──────── DATA SECTION

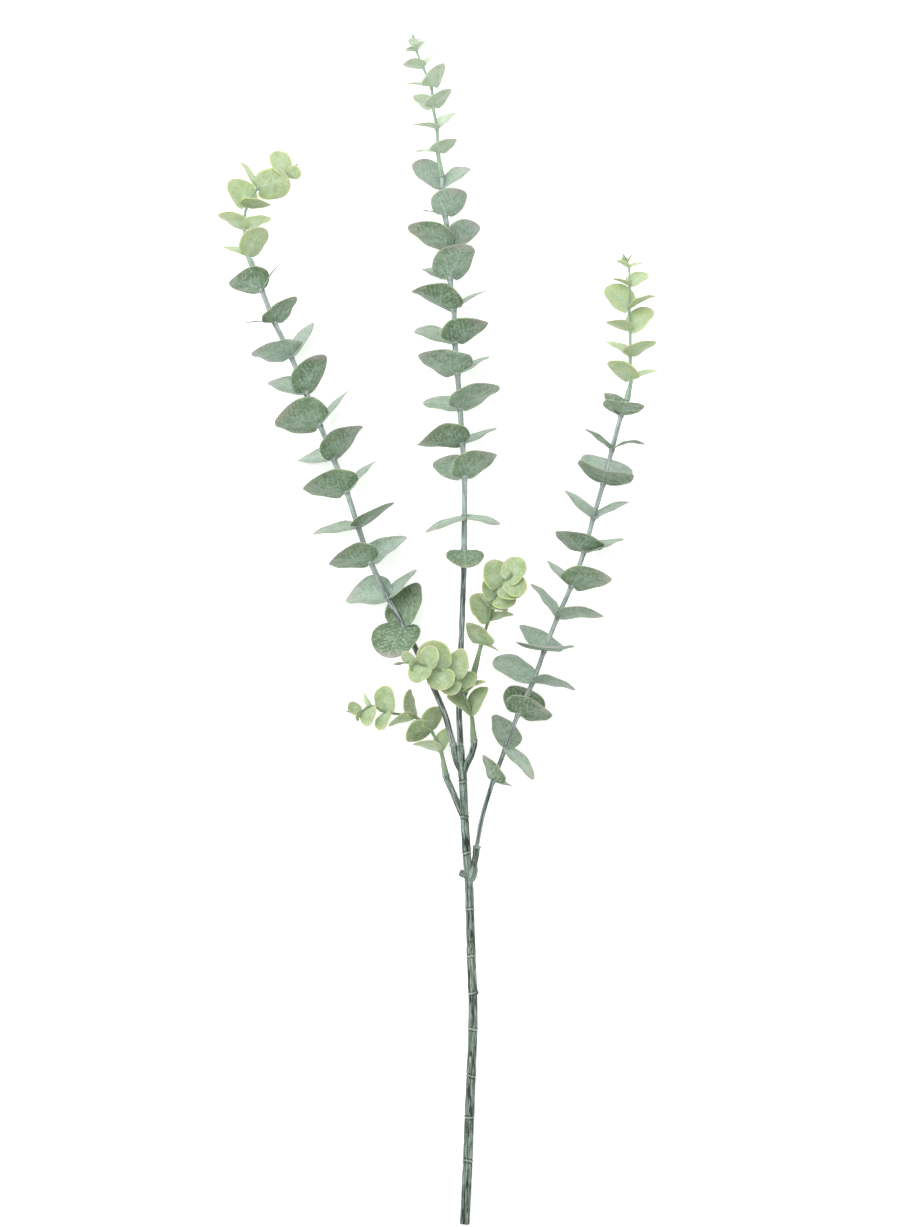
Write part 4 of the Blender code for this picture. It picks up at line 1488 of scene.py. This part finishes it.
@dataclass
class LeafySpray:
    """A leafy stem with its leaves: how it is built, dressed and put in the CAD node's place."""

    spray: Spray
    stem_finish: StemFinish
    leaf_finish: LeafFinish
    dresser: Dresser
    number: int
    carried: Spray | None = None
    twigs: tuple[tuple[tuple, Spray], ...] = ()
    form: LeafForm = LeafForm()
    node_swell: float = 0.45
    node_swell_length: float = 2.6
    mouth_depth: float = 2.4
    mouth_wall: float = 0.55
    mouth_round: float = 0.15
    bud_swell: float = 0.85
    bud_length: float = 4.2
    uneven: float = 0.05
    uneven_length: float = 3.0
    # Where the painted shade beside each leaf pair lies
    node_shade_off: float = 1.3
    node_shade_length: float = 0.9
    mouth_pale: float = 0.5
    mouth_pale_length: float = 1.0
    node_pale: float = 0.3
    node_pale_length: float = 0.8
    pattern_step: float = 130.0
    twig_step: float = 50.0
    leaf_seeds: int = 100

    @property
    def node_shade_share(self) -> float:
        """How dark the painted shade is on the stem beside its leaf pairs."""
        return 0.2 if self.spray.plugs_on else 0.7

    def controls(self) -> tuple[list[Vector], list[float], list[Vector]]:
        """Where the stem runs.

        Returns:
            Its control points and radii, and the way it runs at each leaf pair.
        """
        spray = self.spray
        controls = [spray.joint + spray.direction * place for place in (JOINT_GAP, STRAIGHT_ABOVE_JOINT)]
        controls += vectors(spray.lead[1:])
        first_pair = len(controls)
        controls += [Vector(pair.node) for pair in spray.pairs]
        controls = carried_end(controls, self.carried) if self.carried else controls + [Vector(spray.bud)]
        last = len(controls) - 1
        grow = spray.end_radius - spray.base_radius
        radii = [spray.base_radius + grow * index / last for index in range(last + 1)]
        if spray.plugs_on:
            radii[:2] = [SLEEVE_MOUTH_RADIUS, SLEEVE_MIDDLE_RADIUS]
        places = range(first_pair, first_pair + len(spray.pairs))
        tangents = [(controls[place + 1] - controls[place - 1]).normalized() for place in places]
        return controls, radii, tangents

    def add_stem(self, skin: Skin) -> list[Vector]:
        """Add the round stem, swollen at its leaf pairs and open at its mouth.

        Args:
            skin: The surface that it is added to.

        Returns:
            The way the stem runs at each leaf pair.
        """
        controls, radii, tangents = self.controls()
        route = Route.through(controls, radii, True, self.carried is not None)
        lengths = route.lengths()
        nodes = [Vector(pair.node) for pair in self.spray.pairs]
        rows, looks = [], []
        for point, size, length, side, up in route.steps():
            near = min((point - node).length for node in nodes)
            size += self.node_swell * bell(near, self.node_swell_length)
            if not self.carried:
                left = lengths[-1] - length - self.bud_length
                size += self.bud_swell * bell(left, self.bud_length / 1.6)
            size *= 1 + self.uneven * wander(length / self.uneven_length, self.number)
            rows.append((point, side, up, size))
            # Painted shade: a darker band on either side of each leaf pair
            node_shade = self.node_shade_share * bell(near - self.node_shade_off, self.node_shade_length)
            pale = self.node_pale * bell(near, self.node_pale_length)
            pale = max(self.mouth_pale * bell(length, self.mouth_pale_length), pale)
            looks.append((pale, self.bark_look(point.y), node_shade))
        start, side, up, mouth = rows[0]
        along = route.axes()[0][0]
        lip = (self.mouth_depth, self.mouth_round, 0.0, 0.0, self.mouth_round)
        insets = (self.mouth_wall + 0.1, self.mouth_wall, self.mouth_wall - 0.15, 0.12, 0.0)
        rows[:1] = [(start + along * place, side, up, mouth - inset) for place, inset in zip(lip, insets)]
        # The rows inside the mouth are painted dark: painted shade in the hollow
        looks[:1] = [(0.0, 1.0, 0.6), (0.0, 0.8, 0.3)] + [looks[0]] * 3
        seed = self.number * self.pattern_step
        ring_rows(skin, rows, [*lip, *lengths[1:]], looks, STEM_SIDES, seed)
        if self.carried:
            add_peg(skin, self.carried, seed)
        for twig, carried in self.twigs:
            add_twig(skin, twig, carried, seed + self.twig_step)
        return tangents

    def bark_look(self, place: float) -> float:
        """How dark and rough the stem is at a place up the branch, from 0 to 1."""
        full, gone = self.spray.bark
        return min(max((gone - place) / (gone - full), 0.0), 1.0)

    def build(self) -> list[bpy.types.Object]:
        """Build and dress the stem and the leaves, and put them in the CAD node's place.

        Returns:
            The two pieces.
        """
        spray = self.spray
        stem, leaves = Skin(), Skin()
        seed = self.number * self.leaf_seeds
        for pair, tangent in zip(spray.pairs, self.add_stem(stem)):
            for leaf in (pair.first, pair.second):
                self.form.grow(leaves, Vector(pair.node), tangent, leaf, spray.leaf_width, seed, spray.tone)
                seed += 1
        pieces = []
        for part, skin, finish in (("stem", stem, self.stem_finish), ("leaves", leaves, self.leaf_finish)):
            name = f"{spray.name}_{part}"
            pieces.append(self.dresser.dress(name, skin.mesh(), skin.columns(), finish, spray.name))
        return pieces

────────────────

All the data must be duplicated exactly, with nothing added or removed.

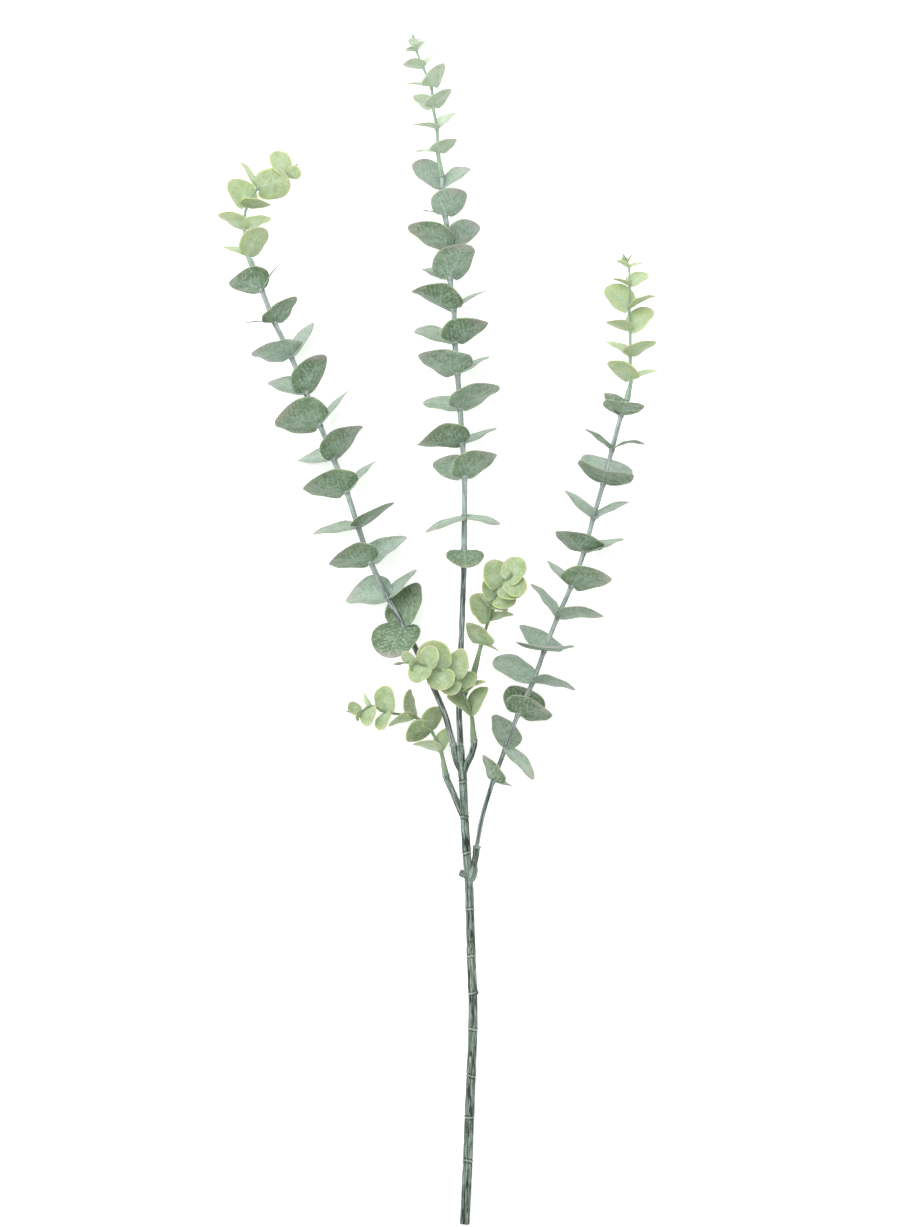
Write part 4 of the Blender code for this picture. It picks up at line 1488 of scene.py. This part finishes it.
@dataclass
class LeafySpray:
    """A leafy stem with its leaves: how it is built, dressed and put in the CAD node's place."""

    spray: Spray
    stem_finish: StemFinish
    leaf_finish: LeafFinish
    dresser: Dresser
    number: int
    carried: Spray | None = None
    twigs: tuple[tuple[tuple, Spray], ...] = ()
    form: LeafForm = LeafForm()
    node_swell: float = 0.45
    node_swell_length: float = 2.6
    mouth_depth: float = 2.4
    mouth_wall: float = 0.55
    mouth_round: float = 0.15
    bud_swell: float = 0.85
    bud_length: float = 4.2
    uneven: float = 0.05
    uneven_length: float = 3.0
    # Where the painted shade beside each leaf pair lies
    node_shade_off: float = 1.3
    node_shade_length: float = 0.9
    mouth_pale: float = 0.5
    mouth_pale_length: float = 1.0
    node_pale: float = 0.3
    node_pale_length: float = 0.8
    pattern_step: float = 130.0
    twig_step: float = 50.0
    leaf_seeds: int = 100

    @property
    def node_shade_share(self) -> float:
        """How dark the painted shade is on the stem beside its leaf pairs."""
        return 0.2 if self.spray.plugs_on else 0.7

    def controls(self) -> tuple[list[Vector], list[float], list[Vector]]:
        """Where the stem runs.

        Returns:
            Its control points and radii, and the way it runs at each leaf pair.
        """
        spray = self.spray
        controls = [spray.joint + spray.direction * place for place in (JOINT_GAP, STRAIGHT_ABOVE_JOINT)]
        controls += vectors(spray.lead[1:])
        first_pair = len(controls)
        controls += [Vector(pair.node) for pair in spray.pairs]
        controls = carried_end(controls, self.carried) if self.carried else controls + [Vector(spray.bud)]
        last = len(controls) - 1
        grow = spray.end_radius - spray.base_radius
        radii = [spray.base_radius + grow * index / last for index in range(last + 1)]
        if spray.plugs_on:
            radii[:2] = [SLEEVE_MOUTH_RADIUS, SLEEVE_MIDDLE_RADIUS]
        places = range(first_pair, first_pair + len(spray.pairs))
        tangents = [(controls[place + 1] - controls[place - 1]).normalized() for place in places]
        return controls, radii, tangents

    def add_stem(self, skin: Skin) -> list[Vector]:
        """Add the round stem, swollen at its leaf pairs and open at its mouth.

        Args:
            skin: The surface that it is added to.

        Returns:
            The way the stem runs at each leaf pair.
        """
        controls, radii, tangents = self.controls()
        route = Route.through(controls, radii, True, self.carried is not None)
        lengths = route.lengths()
        nodes = [Vector(pair.node) for pair in self.spray.pairs]
        rows, looks = [], []
        for point, size, length, side, up in route.steps():
            near = min((point - node).length for node in nodes)
            size += self.node_swell * bell(near, self.node_swell_length)
            if not self.carried:
                left = lengths[-1] - length - self.bud_length
                size += self.bud_swell * bell(left, self.bud_length / 1.6)
            size *= 1 + self.uneven * wander(length / self.uneven_length, self.number)
            rows.append((point, side, up, size))
            # Painted shade: a darker band on either side of each leaf pair
            node_shade = self.node_shade_share * bell(near - self.node_shade_off, self.node_shade_length)
            pale = self.node_pale * bell(near, self.node_pale_length)
            pale = max(self.mouth_pale * bell(length, self.mouth_pale_length), pale)
            looks.append((pale, self.bark_look(point.y), node_shade))
        start, side, up, mouth = rows[0]
        along = route.axes()[0][0]
        lip = (self.mouth_depth, self.mouth_round, 0.0, 0.0, self.mouth_round)
        insets = (self.mouth_wall + 0.1, self.mouth_wall, self.mouth_wall - 0.15, 0.12, 0.0)
        rows[:1] = [(start + along * place, side, up, mouth - inset) for place, inset in zip(lip, insets)]
        # The rows inside the mouth are painted dark: painted shade in the hollow
        looks[:1] = [(0.0, 1.0, 0.6), (0.0, 0.8, 0.3)] + [looks[0]] * 3
        seed = self.number * self.pattern_step
        ring_rows(skin, rows, [*lip, *lengths[1:]], looks, STEM_SIDES, seed)
        if self.carried:
            add_peg(skin, self.carried, seed)
        for twig, carried in self.twigs:
            add_twig(skin, twig, carried, seed + self.twig_step)
        return tangents

    def bark_look(self, place: float) -> float:
        """How dark and rough the stem is at a place up the branch, from 0 to 1."""
        full, gone = self.spray.bark
        return min(max((gone - place) / (gone - full), 0.0), 1.0)

    def build(self) -> list[bpy.types.Object]:
        """Build and dress the stem and the leaves, and put them in the CAD node's place.

        Returns:
            The two pieces.
        """
        spray = self.spray
        stem, leaves = Skin(), Skin()
        seed = self.number * self.leaf_seeds
        for pair, tangent in zip(spray.pairs, self.add_stem(stem)):
            for leaf in (pair.first, pair.second):
                self.form.grow(leaves, Vector(pair.node), tangent, leaf, spray.leaf_width, seed, spray.tone)
                seed += 1
        pieces = []
        for part, skin, finish in (("stem", stem, self.stem_finish), ("leaves", leaves, self.leaf_finish)):
            name = f"{spray.name}_{part}"
            pieces.append(self.dresser.dress(name, skin.mesh(), skin.columns(), finish, spray.name))
        return pieces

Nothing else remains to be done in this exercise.